The album reflects turbulent times — Ghost has famously refused to play in the United States while Bush is still in office — but Batoh says it is not meant to be a commentary on current events. “Always we are beside this worn old world,” he says, when asked what frame of mind he was in when he created these songs. “Lots of sad matters cannot be ignored … just as lots of grateful, beautiful creatures, human and nature-made cannot be ignored. Important matters — for example, Sudan, Niger, Somalia, North Korea, the Middle East wars led by a crazy American hero — are reflected through our mind filters. But understand that this album is not a political one at all. I’d like to put an opinion that music could be a symbol of this world’s thanatology.” (Thanatology means study of death.)
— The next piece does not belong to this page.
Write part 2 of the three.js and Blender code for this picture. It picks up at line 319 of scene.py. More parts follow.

Conceived in the mid-1980s, Ghost has continually evolved, with members coming and going. Its latest line-up, for instance, fairly consistent with the band from 2004’s Hypnotic Underworld, includes Batoh, as well as long-time guitarist Michio Kurihara, keyboard player/multi-instrumentalist Kazuo Ogino, contrabassist Takuyuki Moriya and drummer Junzo Tateiwa. Founding member Taishi Takizawa, who returned after a ten-year absence to play on Hypnotic Underworld, again makes an appearance, playing saxophone, flute, vibraphone, and theremin. “The current formation of us is the best,” says Batoh. “I have been looking for these ghosts to create our music for long years. Now it’s done. They are very skilled, except me, and have special sensitivities to express themselves in any musical style.”
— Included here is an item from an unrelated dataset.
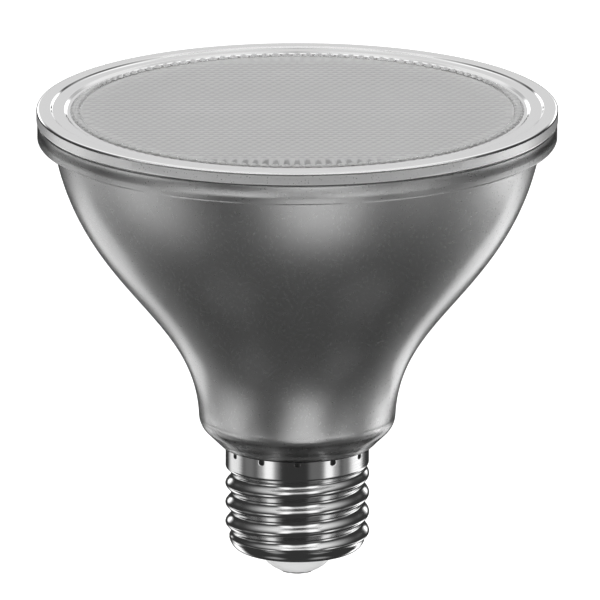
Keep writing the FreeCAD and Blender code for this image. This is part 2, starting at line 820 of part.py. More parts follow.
def varistor():
    """A disc on edge over the front of the board, on two straight legs."""
    middle_y = pcb_front - part_standoff - varistor_radius
    middle_z = lead_pad + part_rise + varistor_radius
    left = varistor_x - varistor_thickness / 2
    body = Part.makeCylinder(
        varistor_radius, varistor_thickness, FreeCAD.Vector(left, middle_y, middle_z),
        FreeCAD.Vector(1, 0, 0))
    body = body.makeFillet(0.6, [edge for edge in body.Edges if edge.Closed])
    leg_spread = varistor_radius * 0.55
    legs = [
        Part.makeCylinder(
            leg_radius, part_standoff + varistor_radius,
            FreeCAD.Vector(varistor_x, pcb_front, middle_z + z), FreeCAD.Vector(0, -1, 0))
        for z in (-leg_spread, leg_spread)]
    return body.fuse(legs)


# Leads

def live_lead():
    y = pcb_front - lead_offset
    return wire_tube([
        FreeCAD.Vector(live_lead_x, pcb_front, lead_pad), FreeCAD.Vector(live_lead_x, y, lead_pad),
        FreeCAD.Vector(live_lead_x, y, lead_turn), FreeCAD.Vector(0, 0, lead_turn),
        FreeCAD.Vector(0, 0, shank_top)], lead_radius, lead_bend)


def neutral_lead():
    """Runs down beside the insulator's flange to the inner face of the shell's base."""
    y = pcb_front - lead_offset
    x = -reach_at((insulator_flange_radius + nose_flat_radius) / 2, y)
    return wire_tube([
        FreeCAD.Vector(neutral_lead_x, pcb_front, lead_pad),
        FreeCAD.Vector(neutral_lead_x, y, lead_pad),
        FreeCAD.Vector(neutral_lead_x, y, lead_turn), FreeCAD.Vector(x, y, lead_turn),
        FreeCAD.Vector(x, y, shell_base + cap_sheet)], lead_radius, lead_bend)


def led_lead(x, y):
    """Runs from the back of the driver board up through the spreader to its pad on the LED board."""
    pad_z = pcb_top - led_pad_drop
    crown_z = board_top + 2 * lead_bend
    return wire_tube([
        FreeCAD.Vector(x, pcb_back, pad_z), FreeCAD.Vector(x, y, pad_z),
        FreeCAD.Vector(x, y, crown_z), FreeCAD.Vector(x, y + led_lead_hop, crown_z),
        FreeCAD.Vector(x, y + led_lead_hop, board_top)], lead_radius, lead_bend)


led_lead_spots = led_lead_places()
pieces = {
    "front_lens": front_lens(),
    "rim_adhesive": rim_adhesive(),
    "reflector_bowl": reflector_bowl(),
    "heat_spreader": heat_spreader(),
    "thermal_pad": thermal_pad(),
    "led_board": led_board(),
    "led_packages": led_packages(),
    "board_screws": board_screws(),
    "driver_housing": driver_housing(),
    "driver_board": driver_board(),
    "choke_core": choke_core(),
    "choke_winding": choke_winding(),
    "bulk_capacitor": bulk_capacitor(),
    "film_capacitor": film_capacitor(),
    "bridge_rectifier": bridge_rectifier(),
    "driver_chip": driver_chip(),
    "fusible_resistor": fusible_resistor(),
    "varistor": varistor(),
    "live_lead": live_lead(),
    "neutral_lead": neutral_lead(),
    "led_lead_positive": led_lead(*led_lead_spots[0]),
    "led_lead_negative": led_lead(*led_lead_spots[1]),
    "cap_shell": cap_shell(),
    "cap_insulator": cap_insulator(),
    "centre_contact": centre_contact(),
}

os.makedirs("parts", exist_ok=True)
for name, shape in pieces.items():
    shape.exportStep("parts/" + name + ".step")
    print(name, len(shape.Solids), shape.isValid(), round(shape.Volume, 1), "mm3")
print("overall height", round(lens_top, 3), "mm, lens radius", lens_radius, "mm")
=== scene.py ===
import math

import bpy
import numpy as np
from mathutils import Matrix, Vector
from mathutils.geometry import delaunay_2d_cdt


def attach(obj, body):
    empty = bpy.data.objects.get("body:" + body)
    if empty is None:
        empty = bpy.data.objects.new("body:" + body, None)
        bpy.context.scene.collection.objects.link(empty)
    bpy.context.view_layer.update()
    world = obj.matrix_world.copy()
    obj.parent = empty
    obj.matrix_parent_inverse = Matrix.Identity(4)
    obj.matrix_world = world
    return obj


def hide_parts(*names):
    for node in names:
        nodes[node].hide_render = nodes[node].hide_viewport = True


# A reflector spotlight bulb: a pressed glass bowl with a mirror film on its inner face, a glass lens
# with small lenticules over an LED board, and a rolled screw cap. Shapes are worked out in
# millimetres round the Z axis, and put into the meshes in metres.

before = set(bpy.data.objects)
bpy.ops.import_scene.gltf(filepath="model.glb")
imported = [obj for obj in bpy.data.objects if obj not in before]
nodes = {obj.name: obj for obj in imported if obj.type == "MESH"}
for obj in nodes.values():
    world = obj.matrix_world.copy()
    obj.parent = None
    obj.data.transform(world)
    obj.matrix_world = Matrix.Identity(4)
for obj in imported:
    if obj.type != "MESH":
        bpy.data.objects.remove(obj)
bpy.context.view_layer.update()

MM = 0.001


# Shapes

def bezier(poles, count):
    """Points (1-u)^3 a + 3(1-u)^2 u b + 3(1-u) u^2 c + u^3 d for u from 0 to 1."""
    u = np.linspace(0, 1, count)[:, None]
    a, b, c, d = (np.asarray(pole, float) for pole in poles)
    return (1 - u) ** 3 * a + 3 * (1 - u) ** 2 * u * b + 3 * (1 - u) * u ** 2 * c + u ** 3 * d


def arc(middle, radius, start, end, count):
    """Points middle + radius (cos a, sin a) for a from start to end, in degrees."""
    a = np.radians(np.linspace(start, end, count))
    return np.asarray(middle) + radius * np.stack([np.cos(a), np.sin(a)], 1)


def lean(angle):
    """The unit step (radius, height) down a wall that leans in by an angle from the axis."""
    a = math.radians(angle)
    return np.array([-math.sin(a), -math.cos(a)])


def rounded(corners, steps=6, guard=0.05):
    """A line through corners (radius, height, rounding). A rounding r at a corner whose arms meet
    at an angle 2h becomes an arc that touches both arms r / tan h away from the corner. Each arm
    gets one more point a guard away from its ends, which keeps its shading flat."""
    points = np.array([c[:2] for c in corners], float)
    line = []
    for i, (r, z, rounding) in enumerate(corners):
        corner = points[i]
        if 0 < i < len(corners) - 1:
            back = (points[i - 1] - corner) / np.linalg.norm(points[i - 1] - corner)
            on = (points[i + 1] - corner) / np.linalg.norm(points[i + 1] - corner)
            half = math.acos(np.clip(back @ on, -1, 1)) / 2
            size = max(rounding, 0.02)
            cut = size / math.tan(half)
            middle = corner + (back + on) / np.linalg.norm(back + on) * size / math.sin(half)
            a = math.atan2(*(corner + back * cut - middle)[::-1])
            b = math.atan2(*(corner + on * cut - middle)[::-1])
            sweep = (b - a + math.pi) % (2 * math.pi) - math.pi
            bend = middle + size * np.stack(
                [np.cos(a + sweep * np.linspace(0, 1, steps + 1)),
                 np.sin(a + sweep * np.linspace(0, 1, steps + 1))], 1)
            line.append((corner + back * (cut + guard))[None])
            line.append(bend)
            line.append((corner + on * (cut + guard))[None])
        else:
            line.append(corner[None])
    return np.concatenate(line)


def parallel(line, depth):
    """A line moved sideways by a depth to the right of its own direction."""
    along = np.gradient(line, axis=0)
    along /= np.maximum(np.linalg.norm(along, axis=1, keepdims=True), 1e-9)
    side = np.stack([along[:, 1], -along[:, 0]], 1)
    return line + side * np.asarray(depth).reshape(-1, 1)


def ring_grid(line, turns):
    """Carries each point (r, z) of a line to (r cos t, r sin t, z), t = 2 pi j / turns."""
    t = np.arange(turns) * 2 * np.pi / turns
    r, z = line[:, :1], line[:, 1:]
    return np.stack([r * np.cos(t), r * np.sin(t), z + 0 * t], 2)


def skin(name, grid, ends):
    """A mesh from a grid of rings, with quads between row i and row i + 1. Its ends are a "loop",
    where the last row joins the first, or a "bowl", whose first row is one pole that the next ring
    fans out from and whose last ring stays open. Faces are turned outwards by the sign of the volume
    that they enclose, the sum of a . (b x c) / 6 over their triangles."""
    rows, turns, _ = grid.shape
    index = np.arange(rows * turns).reshape(rows, turns)
    points = grid.reshape(-1, 3)
    if ends == "loop":
        low, high = index, np.roll(index, -1, 0)
        fans = np.zeros((0, 3), int)
    else:
        low, high = index[1:-1], index[2:]
        first = index[1]
        fans = np.stack([np.full(turns, index[0, 0]), np.roll(first, -1), first], 1)
    quads = np.stack([low, np.roll(low, -1, 1), np.roll(high, -1, 1), high], 2).reshape(-1, 4)
    corners = points[quads]
    volume = np.einsum("ij,ij->i", corners[:, 0], np.cross(corners[:, 1], corners[:, 2])).sum()
    volume += np.einsum("ij,ij->i", corners[:, 0], np.cross(corners[:, 2], corners[:, 3])).sum()
    tips = points[fans]
    volume += np.einsum("ij,ij->i", tips[:, 0], np.cross(tips[:, 1], tips[:, 2])).sum()
    if volume < 0:
        quads, fans = quads[:, ::-1], fans[:, ::-1]
    used = np.unique(np.concatenate([quads.ravel(), fans.ravel()]))
    renumber = np.zeros(len(points), int)
    renumber[used] = np.arange(len(used))
    mesh = bpy.data.meshes.new(name)
    faces = renumber[quads].tolist() + renumber[fans].tolist()
    mesh.from_pydata((points[used] * MM).tolist(), [], faces)
    mesh.shade_smooth()
    piece = bpy.data.objects.new(name, mesh)
    bpy.context.scene.collection.objects.link(piece)
    return piece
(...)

In addition to a large array of conventional instruments, the band performs on its own unique musical inventions like the “springer” and the “plasma ball”. What, exactly, is a plasma ball? “Plasma oscillates with a high frequency pulse,” Batoh explains. “Static electricity is born when a human’s finger touches the plasma ball, then the pulse makes a resonance. It is highly boosted by a buffer through very long sustained steel springs. A machine rotates the spring boosters as the finger moves. The short circuit from the plasma unit through my arms to the springs brings about a Theremin-like crazy sound.”
Ghost’s music is all based on improvisation, rather than preconceived compositions, making it even more important to have a band comprised of people who understand each other and the group’s aesthetic. “If we have any ideas before we play, the music would never appeal to us or to other people,” says Batoh. “We just become ’empty’ when we play spiritually.”
Perhaps the best expression of Ghost’s free-ranging, improvisatory ethos comes in “Hemicyclic Anthelion,” the album’s longest cut at 28 minutes. Named for a meteorological phenomenon in which two halos, or phantom suns, appear beside the sun as it is rising, the track was composed out of several different live performances in the US and Japan. “Hemicyclic Anthelion” contains some of the album’s harshest, most industrial sounds, the creak and crash of large machinery embedded in its monolithic rhythms. Yet the piece also has spookily beautiful passages, where wind instruments and strings carve out an unhinged sort of tranquility from primordial chaos. Writers have been sharply divided on this cut with some calling it the album’s weakest and others (well, this one) singling it out as In Stormy Nights‘ artistic core.
Ghost also continues a fairly well-established tradition of including at least one cover per record, this time of the way-out, 1960s folk/metal experimenters Cro-Magnon’s “Caledonia”. Out of the whine of what sounds like bagpipes (it’s actually Kazuo Ogino on Kaval) comes a spritely pipe melody, backed by pounding timpani, with metal-roughened shouting over the back. It’s much like the original, out in 1969 and way ahead of its time, but wilder, more ecstatic and crazily celebratory. Batoh calls obscure Cro-Magnon “one of America’s greatest bands”, and says that he and his compatriots “could not be happier to introduce them to the world with a cover track”.
Batoh has no immediate plans to tour the US, waiting not only for an end to American misdeeds from the Kyoto Accord to the Middle East, but also for an end to what he calls hegemonism. “We love the American people very much, but hate every American politician,” he says. “It’s not only Bush who is the problem. Ordinary voters’ optimism may be a big enemy.” He adds, “We come to the states never more until these HEGEMONISM is gone, even if Bush is gone.”
In the meantime, Batoh is mixing the next Ghost album, due out later this year. Recorded live during a concert at a shipbuilding factory in Yokohama, the new disc documents hours of improvisation. CDs will be bundled with DVDs for the next release, offering visual images along with sounds, but Batoh cautions listeners not to abandon their own inner visions as they listen. “Music must recollect visual images already inside of listeners,” he says. “Don’t you think so?”
Maybe so. Maybe we all have images of grassy hills and flower arbors, tossing seas and communal gatherings, little deaths and cataclysmic disasters waiting to be liberated by albums like In Stormy Nights.